Aprilynne Alter took hundreds of hours of research and turned it into a very real result: 12x YouTube subscriber growth in 30 days (from ~1,000 to 12,000+). No media background. No big back-catalog. No “team of editors.”

That’s why this matters for the SMB Content Marketing United States series. Most small businesses treat YouTube like a “nice-to-have” social channel. Solopreneurs can’t afford that mindset. YouTube is a long-term traffic asset—more like a search-driven content engine than a feed—and it can become the most reliable top-of-funnel source you own.

If you’re running a one-person business, the goal isn’t vanity metrics. It’s consistent audience growth that turns into email subscribers, calls booked, and product sales. Below is a practical, solopreneur-friendly version of Aprilynne’s approach—expanded into a system you can run without burning your week.
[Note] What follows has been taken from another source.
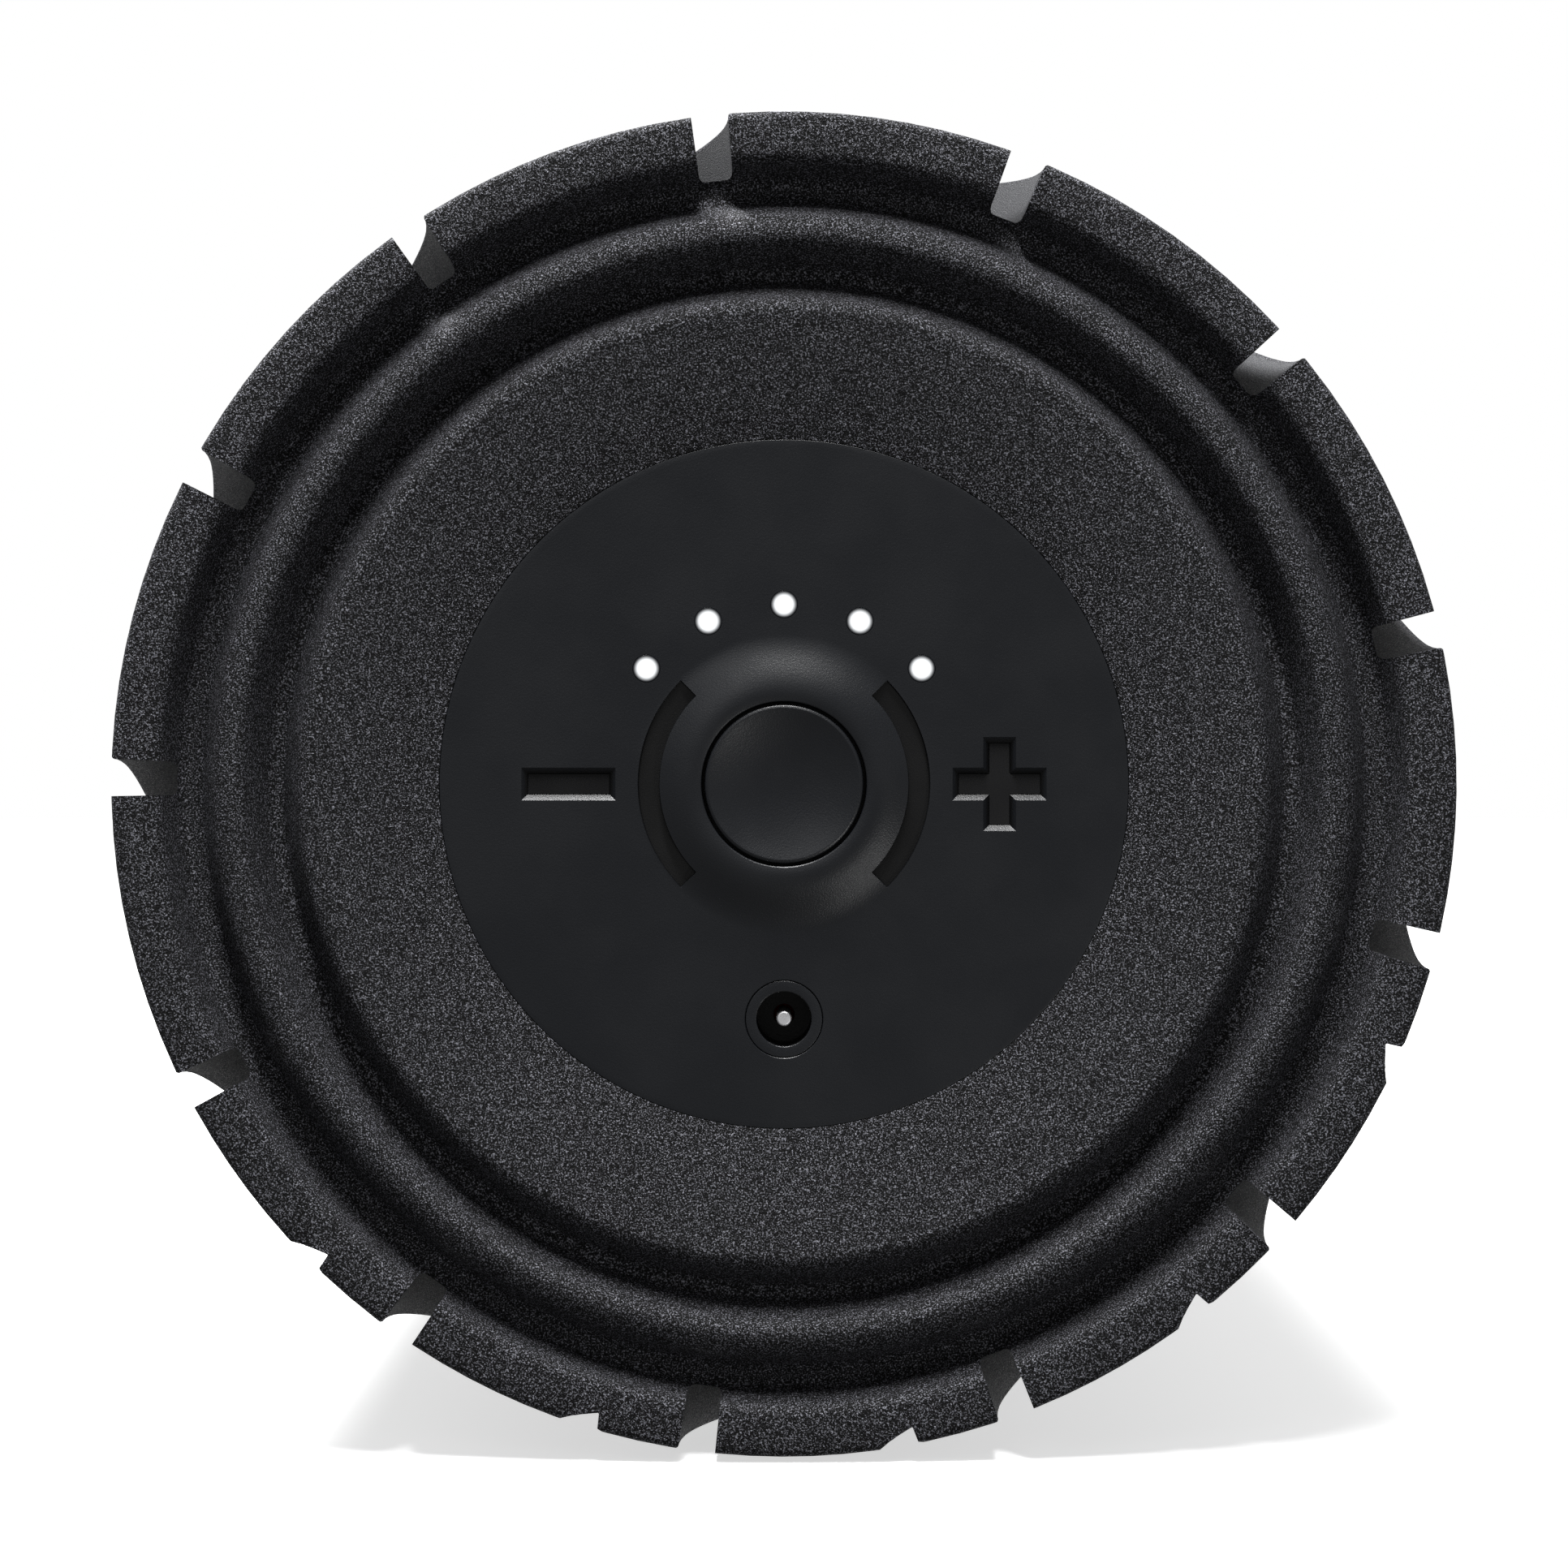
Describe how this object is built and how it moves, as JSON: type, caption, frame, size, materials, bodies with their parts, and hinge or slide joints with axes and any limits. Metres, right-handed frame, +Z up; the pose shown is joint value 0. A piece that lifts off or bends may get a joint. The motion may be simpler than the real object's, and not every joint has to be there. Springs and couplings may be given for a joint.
{
  "type": "vibrating foam roller",
  "caption": "Battery-powered vibrating massage roller: a wave-grooved foam sleeve on a rigid core with a control panel in one end.",
  "frame": {"origin": "middle of the roller's axis: centred on its diameter and half-way along its length", "axes": "+Y runs along the roller from the control end to the plain end, so the control face looks along -Y; +Z is up on the control panel, with the charging inlet lowest; +X is to the right, towards the plus key"},
  "size_m": [0.127, 0.305, 0.127],
  "materials": {
    "black_foam": "matte",
    "panel_black": "satin",
    "key_black": "satin",
    "core_grey": "matte",
    "light_guide": "satin",
    "light_chip": "satin",
    "green_board": "satin",
    "dark_resin": "satin",
    "zinc_steel": "satin",
    "chromed": "gloss",
    "ferrite": "matte",
    "winding": "satin",
    "isolator_rubber": "matte",
    "cell_wrap": "gloss",
    "red_wire": "satin",
    "grey_wire": "satin"
  },
  "bodies": {
    "roller": {"foam_sleeve": "black_foam", "front_foam_pad": "black_foam", "rear_foam_pad": "black_foam", "core_tube": "core_grey", "front_end_cap": "core_grey", "rear_end_cap": "core_grey", "rear_cover": "panel_black", "front_cap_screw_1": "zinc_steel", "front_cap_screw_2": "zinc_steel", "front_cap_screw_3": "zinc_steel", "rear_cap_screw_1": "zinc_steel", "rear_cap_screw_2": "zinc_steel", "rear_cap_screw_3": "zinc_steel", "control_panel": "panel_black", "light_guide": "light_guide", "control_board": "green_board", "board_screw_1": "zinc_steel", "board_screw_2": "zinc_steel", "board_screw_3": "zinc_steel", "board_screw_4": "zinc_steel", "power_switch": "dark_resin", "minus_switch": "dark_resin", "plus_switch": "dark_resin", "led_1": "light_chip", "led_2": "light_chip", "led_3": "light_chip", "led_4": "light_chip", "led_5": "light_chip", "dc_jack": "key_black", "jack_pin": "chromed", "motor_can": "zinc_steel", "motor_end_bell": "zinc_steel", "upper_magnet": "ferrite", "lower_magnet": "ferrite", "front_bearing": "chromed", "rear_bearing": "chromed", "front_bulkhead": "core_grey", "rear_bulkhead": "core_grey", "front_isolator": "isolator_rubber", "rear_isolator": "isolator_rubber", "battery_cradle": "core_grey", "battery_clamp": "core_grey", "battery_cell_1": "cell_wrap", "battery_cell_2": "cell_wrap", "battery_cell_3": "cell_wrap", "main_board": "green_board", "capacitor": "dark_resin", "board_tray": "core_grey", "jack_lead": "red_wire", "panel_lead": "grey_wire", "motor_lead": "red_wire", "battery_lead": "red_wire"},
    "power_button": {"power_button": "key_black"},
    "minus_key": {"minus_key": "key_black"},
    "plus_key": {"plus_key": "key_black"},
    "rotor": {"motor_shaft": "zinc_steel", "armature": "winding", "front_weight": "zinc_steel", "rear_weight": "zinc_steel"}
  },
  "joints": [
    {"name": "power_button_press", "type": "slide", "parent": "roller", "child": "power_button", "axis": [0, 1, 0], "range_m": [0, 0.0007], "stiffness_N_per_m": 2500, "springref_m": -0.0004},
    {"name": "minus_key_press", "type": "slide", "parent": "roller", "child": "minus_key", "axis": [0, 1, 0], "range_m": [0, 0.0006], "stiffness_N_per_m": 2500, "springref_m": -0.0004},
    {"name": "plus_key_press", "type": "slide", "parent": "roller", "child": "plus_key", "axis": [0, 1, 0], "range_m": [0, 0.0006], "stiffness_N_per_m": 2500, "springref_m": -0.0004},
    {"name": "rotor_spin", "type": "hinge", "parent": "roller", "child": "rotor", "pos_m": [0, 0, 0], "axis": [0, 1, 0], "continuous": true}
  ]
}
The solo creator advantage on YouTube (yes, you have one)

The advantage is focus. Big channels often have momentum, teams, and budgets—but they also have more complexity. Solopreneurs can win by running a tight loop: research → publish → learn → refine.
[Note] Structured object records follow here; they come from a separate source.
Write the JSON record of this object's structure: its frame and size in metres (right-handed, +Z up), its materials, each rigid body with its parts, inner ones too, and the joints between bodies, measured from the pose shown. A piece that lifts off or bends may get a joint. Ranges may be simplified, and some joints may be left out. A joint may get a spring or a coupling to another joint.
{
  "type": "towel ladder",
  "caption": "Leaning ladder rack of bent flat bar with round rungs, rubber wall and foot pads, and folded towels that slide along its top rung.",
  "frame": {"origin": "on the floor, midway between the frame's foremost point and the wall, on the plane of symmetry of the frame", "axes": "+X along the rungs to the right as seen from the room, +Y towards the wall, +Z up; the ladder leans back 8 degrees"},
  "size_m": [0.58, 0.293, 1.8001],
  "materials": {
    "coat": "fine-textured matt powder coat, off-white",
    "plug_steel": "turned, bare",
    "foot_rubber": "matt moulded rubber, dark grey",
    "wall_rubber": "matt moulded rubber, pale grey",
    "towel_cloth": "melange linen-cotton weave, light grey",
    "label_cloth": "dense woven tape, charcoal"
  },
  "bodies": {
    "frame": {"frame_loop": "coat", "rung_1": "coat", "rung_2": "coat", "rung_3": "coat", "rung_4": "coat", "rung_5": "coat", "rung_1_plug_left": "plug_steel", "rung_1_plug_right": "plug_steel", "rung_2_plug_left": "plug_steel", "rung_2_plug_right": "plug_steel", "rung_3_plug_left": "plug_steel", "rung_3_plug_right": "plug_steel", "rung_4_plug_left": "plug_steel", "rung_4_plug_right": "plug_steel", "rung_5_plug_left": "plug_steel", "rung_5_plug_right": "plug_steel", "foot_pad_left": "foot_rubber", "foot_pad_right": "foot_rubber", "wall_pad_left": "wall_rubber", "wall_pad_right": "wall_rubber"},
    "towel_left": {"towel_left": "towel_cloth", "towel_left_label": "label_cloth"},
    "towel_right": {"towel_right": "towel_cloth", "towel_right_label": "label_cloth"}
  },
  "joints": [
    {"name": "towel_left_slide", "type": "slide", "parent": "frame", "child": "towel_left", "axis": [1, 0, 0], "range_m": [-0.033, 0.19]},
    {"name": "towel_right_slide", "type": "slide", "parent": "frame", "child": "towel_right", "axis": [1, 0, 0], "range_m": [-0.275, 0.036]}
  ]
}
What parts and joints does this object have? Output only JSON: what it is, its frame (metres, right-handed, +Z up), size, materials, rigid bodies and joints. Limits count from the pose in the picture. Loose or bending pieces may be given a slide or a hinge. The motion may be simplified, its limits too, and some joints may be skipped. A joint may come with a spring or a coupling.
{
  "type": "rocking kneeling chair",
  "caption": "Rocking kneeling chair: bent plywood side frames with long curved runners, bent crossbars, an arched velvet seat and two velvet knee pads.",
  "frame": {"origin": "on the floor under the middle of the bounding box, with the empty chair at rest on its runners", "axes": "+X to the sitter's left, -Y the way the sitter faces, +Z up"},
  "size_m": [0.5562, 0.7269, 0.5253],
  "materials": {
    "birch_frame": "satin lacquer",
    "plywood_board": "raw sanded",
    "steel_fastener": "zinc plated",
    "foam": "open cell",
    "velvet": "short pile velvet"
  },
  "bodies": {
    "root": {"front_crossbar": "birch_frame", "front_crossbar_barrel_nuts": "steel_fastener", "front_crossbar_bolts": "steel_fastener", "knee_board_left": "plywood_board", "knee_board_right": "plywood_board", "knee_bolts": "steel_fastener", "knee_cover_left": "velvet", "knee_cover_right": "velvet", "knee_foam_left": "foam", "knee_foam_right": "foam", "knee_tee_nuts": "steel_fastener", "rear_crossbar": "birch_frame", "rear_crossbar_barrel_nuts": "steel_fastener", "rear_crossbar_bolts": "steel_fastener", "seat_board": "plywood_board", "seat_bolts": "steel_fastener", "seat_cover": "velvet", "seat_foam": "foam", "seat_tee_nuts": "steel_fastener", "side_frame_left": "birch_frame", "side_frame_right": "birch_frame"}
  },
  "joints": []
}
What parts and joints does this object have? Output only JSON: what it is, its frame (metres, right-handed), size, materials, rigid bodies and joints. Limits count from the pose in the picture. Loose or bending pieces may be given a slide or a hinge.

A few grounding numbers from the source context:

  • YouTube has 4.95 billion monthly active users.
  • It’s the world’s second-largest search engine.
  • There are 61+ million creators, which is exactly why “just post consistently” isn’t a strategy.
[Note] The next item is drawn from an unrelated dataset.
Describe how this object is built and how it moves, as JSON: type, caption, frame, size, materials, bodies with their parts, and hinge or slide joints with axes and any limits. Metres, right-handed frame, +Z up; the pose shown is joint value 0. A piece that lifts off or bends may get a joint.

For a one-person business, the play is to treat each upload like a mini marketing campaign:

  • It must earn the click.
  • It must keep attention.
  • It must convert viewers into a next step (subscribe, email list, consult call, download).

The creators who grow fast don’t necessarily work more hours—they put the hours in the right place.

Step 1: Packaging is 50% of the outcome (and most solopreneurs underinvest)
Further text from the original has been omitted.